What the exercise asks:
Copy out all the data, word for word.

--- Begin Source excerpt ---

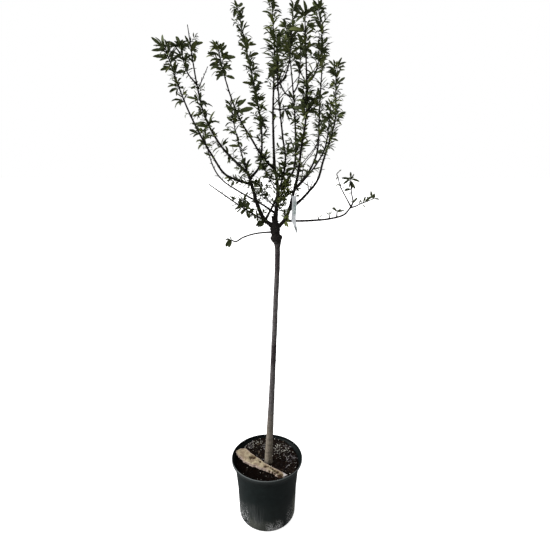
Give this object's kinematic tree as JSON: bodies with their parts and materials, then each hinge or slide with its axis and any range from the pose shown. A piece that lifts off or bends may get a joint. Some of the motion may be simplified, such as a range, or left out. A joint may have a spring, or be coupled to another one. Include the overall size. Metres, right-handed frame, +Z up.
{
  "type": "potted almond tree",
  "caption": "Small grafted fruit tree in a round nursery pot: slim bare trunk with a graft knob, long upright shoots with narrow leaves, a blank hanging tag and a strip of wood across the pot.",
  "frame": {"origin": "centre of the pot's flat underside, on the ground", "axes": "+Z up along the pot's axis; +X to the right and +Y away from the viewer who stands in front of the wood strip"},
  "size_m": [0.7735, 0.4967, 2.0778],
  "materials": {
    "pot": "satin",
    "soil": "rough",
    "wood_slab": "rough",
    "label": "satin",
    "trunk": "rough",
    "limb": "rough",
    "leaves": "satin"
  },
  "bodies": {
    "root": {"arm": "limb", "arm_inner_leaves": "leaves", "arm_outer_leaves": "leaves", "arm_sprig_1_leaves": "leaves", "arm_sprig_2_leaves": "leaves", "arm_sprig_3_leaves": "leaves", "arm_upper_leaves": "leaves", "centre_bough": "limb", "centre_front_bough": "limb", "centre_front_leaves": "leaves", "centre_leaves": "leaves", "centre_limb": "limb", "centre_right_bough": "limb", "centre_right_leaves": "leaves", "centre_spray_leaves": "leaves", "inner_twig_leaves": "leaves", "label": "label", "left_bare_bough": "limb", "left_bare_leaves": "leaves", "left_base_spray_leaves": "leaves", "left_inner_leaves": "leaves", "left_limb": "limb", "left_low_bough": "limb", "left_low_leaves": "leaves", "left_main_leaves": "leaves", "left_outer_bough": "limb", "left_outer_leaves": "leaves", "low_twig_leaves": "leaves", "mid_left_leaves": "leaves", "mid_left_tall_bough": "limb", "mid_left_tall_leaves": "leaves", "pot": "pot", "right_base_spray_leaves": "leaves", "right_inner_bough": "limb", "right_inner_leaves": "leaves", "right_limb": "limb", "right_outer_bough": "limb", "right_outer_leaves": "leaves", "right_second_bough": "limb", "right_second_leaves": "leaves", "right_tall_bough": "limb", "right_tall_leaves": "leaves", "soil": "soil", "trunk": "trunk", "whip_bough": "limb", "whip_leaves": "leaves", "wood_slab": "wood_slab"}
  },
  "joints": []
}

--- End Source excerpt ---

Correct response:
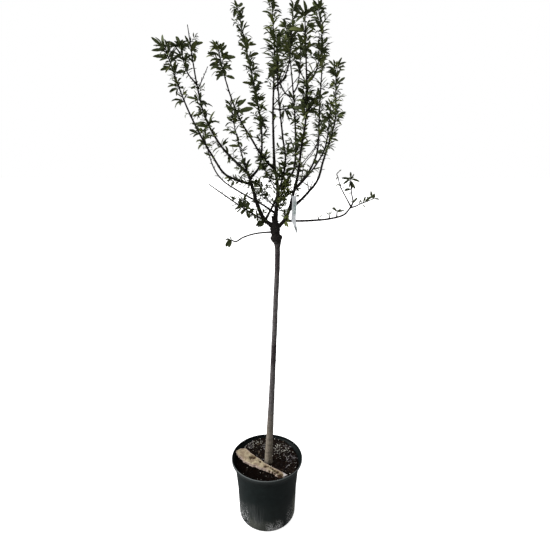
Give this object's kinematic tree as JSON: bodies with their parts and materials, then each hinge or slide with its axis and any range from the pose shown. A piece that lifts off or bends may get a joint. Some of the motion may be simplified, such as a range, or left out. A joint may have a spring, or be coupled to another one. Include the overall size. Metres, right-handed frame, +Z up.
{
  "type": "potted almond tree",
  "caption": "Small grafted fruit tree in a round nursery pot: slim bare trunk with a graft knob, long upright shoots with narrow leaves, a blank hanging tag and a strip of wood across the pot.",
  "frame": {"origin": "centre of the pot's flat underside, on the ground", "axes": "+Z up along the pot's axis; +X to the right and +Y away from the viewer who stands in front of the wood strip"},
  "size_m": [0.7735, 0.4967, 2.0778],
  "materials": {
    "pot": "satin",
    "soil": "rough",
    "wood_slab": "rough",
    "label": "satin",
    "trunk": "rough",
    "limb": "rough",
    "leaves": "satin"
  },
  "bodies": {
    "root": {"arm": "limb", "arm_inner_leaves": "leaves", "arm_outer_leaves": "leaves", "arm_sprig_1_leaves": "leaves", "arm_sprig_2_leaves": "leaves", "arm_sprig_3_leaves": "leaves", "arm_upper_leaves": "leaves", "centre_bough": "limb", "centre_front_bough": "limb", "centre_front_leaves": "leaves", "centre_leaves": "leaves", "centre_limb": "limb", "centre_right_bough": "limb", "centre_right_leaves": "leaves", "centre_spray_leaves": "leaves", "inner_twig_leaves": "leaves", "label": "label", "left_bare_bough": "limb", "left_bare_leaves": "leaves", "left_base_spray_leaves": "leaves", "left_inner_leaves": "leaves", "left_limb": "limb", "left_low_bough": "limb", "left_low_leaves": "leaves", "left_main_leaves": "leaves", "left_outer_bough": "limb", "left_outer_leaves": "leaves", "low_twig_leaves": "leaves", "mid_left_leaves": "leaves", "mid_left_tall_bough": "limb", "mid_left_tall_leaves": "leaves", "pot": "pot", "right_base_spray_leaves": "leaves", "right_inner_bough": "limb", "right_inner_leaves": "leaves", "right_limb": "limb", "right_outer_bough": "limb", "right_outer_leaves": "leaves", "right_second_bough": "limb", "right_second_leaves": "leaves", "right_tall_bough": "limb", "right_tall_leaves": "leaves", "soil": "soil", "trunk": "trunk", "whip_bough": "limb", "whip_leaves": "leaves", "wood_slab": "wood_slab"}
  },
  "joints": []
}